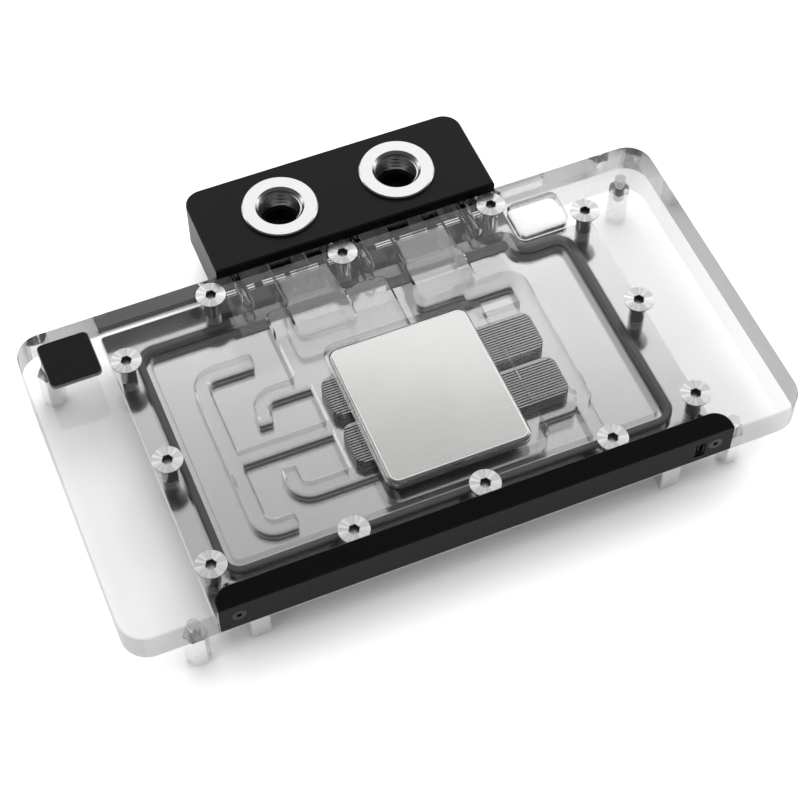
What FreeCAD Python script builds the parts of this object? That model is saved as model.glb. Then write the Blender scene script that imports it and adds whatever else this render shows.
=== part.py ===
"""Liquid cooling cold plate: a full-cover water block for a graphics card.

A clear cover with milled water channels is screwed on a nickel-plated copper plate. A black
terminal with two threaded ports is bolted to the cover's back edge, and a black light bar
lies in a notch of its front edge. Hex standoffs in the corners carry the block on the card.

Plan sizes are measured from the middle of the cover: X to the right, Y to the back. The
origin of the finished part is the centre of the copper face that touches the processor.
"""
import FreeCAD, Part
import math
import os
import re
import Sketcher

doc = FreeCAD.newDocument("cold_plate")
V = FreeCAD.Vector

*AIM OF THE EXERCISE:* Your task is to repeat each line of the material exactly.

*FINISHED ANSWER:*
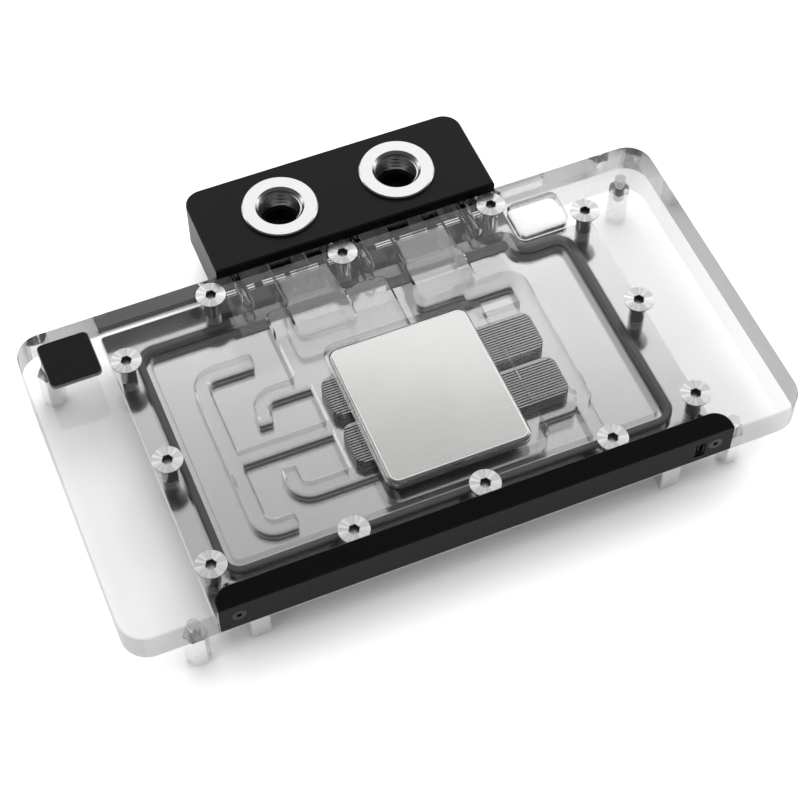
What FreeCAD Python script builds the parts of this object? That model is saved as model.glb. Then write the Blender scene script that imports it and adds whatever else this render shows.
=== part.py ===
"""Liquid cooling cold plate: a full-cover water block for a graphics card.

A clear cover with milled water channels is screwed on a nickel-plated copper plate. A black
terminal with two threaded ports is bolted to the cover's back edge, and a black light bar
lies in a notch of its front edge. Hex standoffs in the corners carry the block on the card.

Plan sizes are measured from the middle of the cover: X to the right, Y to the back. The
origin of the finished part is the centre of the copper face that touches the processor.
"""
import FreeCAD, Part
import math
import os
import re
import Sketcher

doc = FreeCAD.newDocument("cold_plate")
V = FreeCAD.Vector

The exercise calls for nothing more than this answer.